L’inflation mondiale en 2008 ou «la fin du bon temps»

 

22-03-2008

Personne ne veut prendre de ton alarmiste. L’inflation signe son grand retour mondial 25 ans après. Elle est immédiate et les solutions lointaines.

 

Si les analystes se préoccupaient de voir l’année 2008 être gangrénée par la crise des subprimes, ils devront revoir la hiérarchie de leurs appréhensions : 2008, c’est maintenant certain, sera l’année du grand retour de l’inflation. Le mécanisme est simple : la mondialisation a fait circuler de la déflation par-dessus les continents, ces vingt dernières années, en faisant profiter les riches des faibles coûts des moins riches. Le tapis roulant s’est retourné. Une partie importante de la planète exporte de l’inflation dans des matières premières et des intrants qui lui reviennent en produits finis plus chers. « La mondialisation est devenue un facteur d’accélération des prix en diffusant la flambée des matières premières » admettent désormais les banquiers centraux américains et européens, réunis la semaine dernière à Paris : « le bon temps » de l’économie planétaire est terminé. Certaines contrées ne savaient pas qu’il avait existé. Il faudra faire avec. La complication est que l’inflation revient dans une forme et par des canaux « non conventionnels ». Et surtout qu’elle est là au moment ou les places financières suffoquent sous le manque de liquidités pour cause de crise des impayés de l’immobilier américain. Scénario de freinage en courbe sur sol mouillé.

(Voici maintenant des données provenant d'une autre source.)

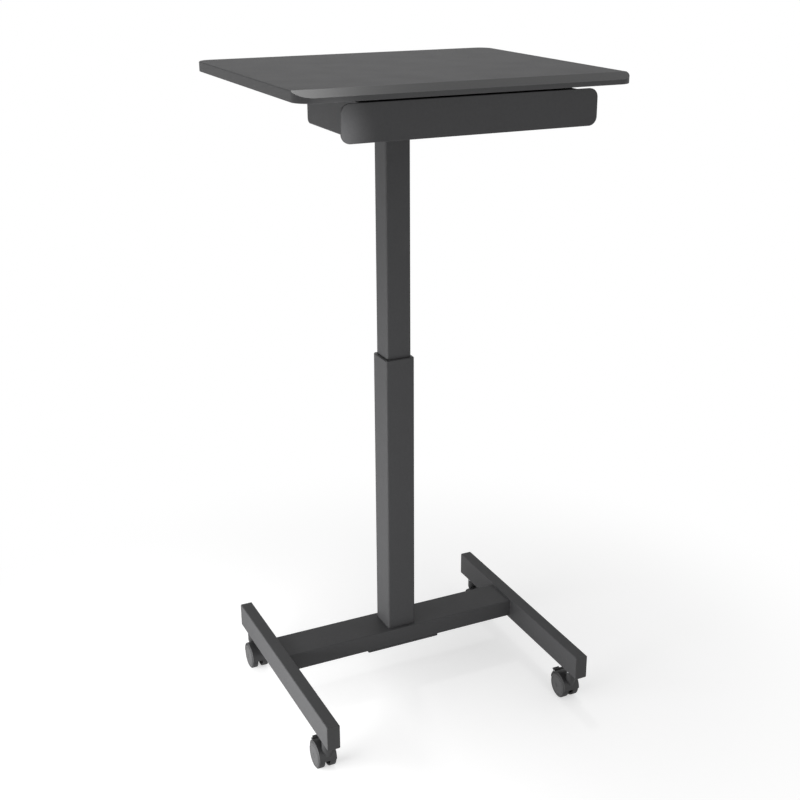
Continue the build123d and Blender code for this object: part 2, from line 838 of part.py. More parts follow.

«Des réponses à long terme» Mettons nous d’accord sur le constat. L’inflation est bien en hausse dans les deux principales aires de production de richesses du monde : les Etats unis et l’Union européenne. 3,2% en Europe, nettement au dessus des 2% que tolère la BCE, et 3,7% aux Etats Unis un record sur les 17 dernières années en glissement annuel de janvier à janvier. Le reste du monde arrive. L’OCDE a désappris à traiter avec un tel risque inflationniste. Les pays du sud, compressés par des plans d’ajustements, aussi. Le consensus de Washington est passé par là. Comme la dissuasion nucléaire, il a apporté une « paix forcée » sur le front des prix. Une génération entière de commissaires politiques à l’émission de monnaie a grandi avec les mains sur le nœud de M2, cette tranche de masse monétaire qui ne doit jamais évoluer plus vite que la croissance réelle. La riposte en 2008 paraît courte en recettes.

Le capitalisme mondial de l’après Keynes a trouvé, avec les dérégulations du marché du travail, la parade pour ne plus subir l’inflation par les coûts salariaux. Il lui faudra inventer une réponse à la hausse circulatoire des prix par la rareté des matières premières.  Dominique Strauss-Kahn, le directeur général du FMI, en convenait en marge de la réunion à Ouagadougou avec les chefs d’Etat de l’UEMOA : il a considéré que la hausse de prix, à l’origine de manifestations violentes au Burkina à la veille de son arrivée, était un phénomène mondial auquel « il faut plutôt (apporter) des réponses à long terme ». Le capitalisme mondial de l’après Keynes a trouvé, avec les dérégulations du marché du travail, la parade pour ne plus subir l’inflation par les coûts salariaux. Il lui faudra inventer une réponse à la hausse circulatoire des prix par la rareté des matières premières. Et, d’abord, celle, tendancielle, du pétrole dont le FMI a lui-même sous-estimé l’incidence prix. Il avait prévu un prix moyen du baril à 75 dollars pour l’année 2008, et admet cette semaine le chiffre de 100 dollars comme plus probable.

  Apprendre à conjuguer croissance et inflation La mobilisation contre l’inflation mondialisée devra donc être planétaire, conviennent les décideurs. Oui mais comment ? La FED a décidé que fournir Wall Street en liquidités fraîches était l’urgence du moment. Elle a accéléré le dévissage du dollar et la montée du prix du baril. Mais, dans le même temps, si personne ne venait contrer la récession qui se profile, tout le monde y perdrait. Les pays exportateurs de produits de base hors hydrocarbures, comme une partie des pays africains, laisseraient un demi point de croissance sur le chemin dans un scénario de ralentissement de un point de l’activité mondiale (source FMI). L’inflation du nouveau millénaire est fille de l’hyper-croissance asiatique et des autres pays émergents. L’inflation circulatoire va-t-elle accélérer le ralentissement et ralentir la demande effrénée de produits de base ? Pas un économiste ne croit vraiment en un tel retournement par lui-même. Croissance et inflation sont parties pour marcher ensemble. Très longtemps. C’est ce que les nantis appellent « la fin du bon temps ».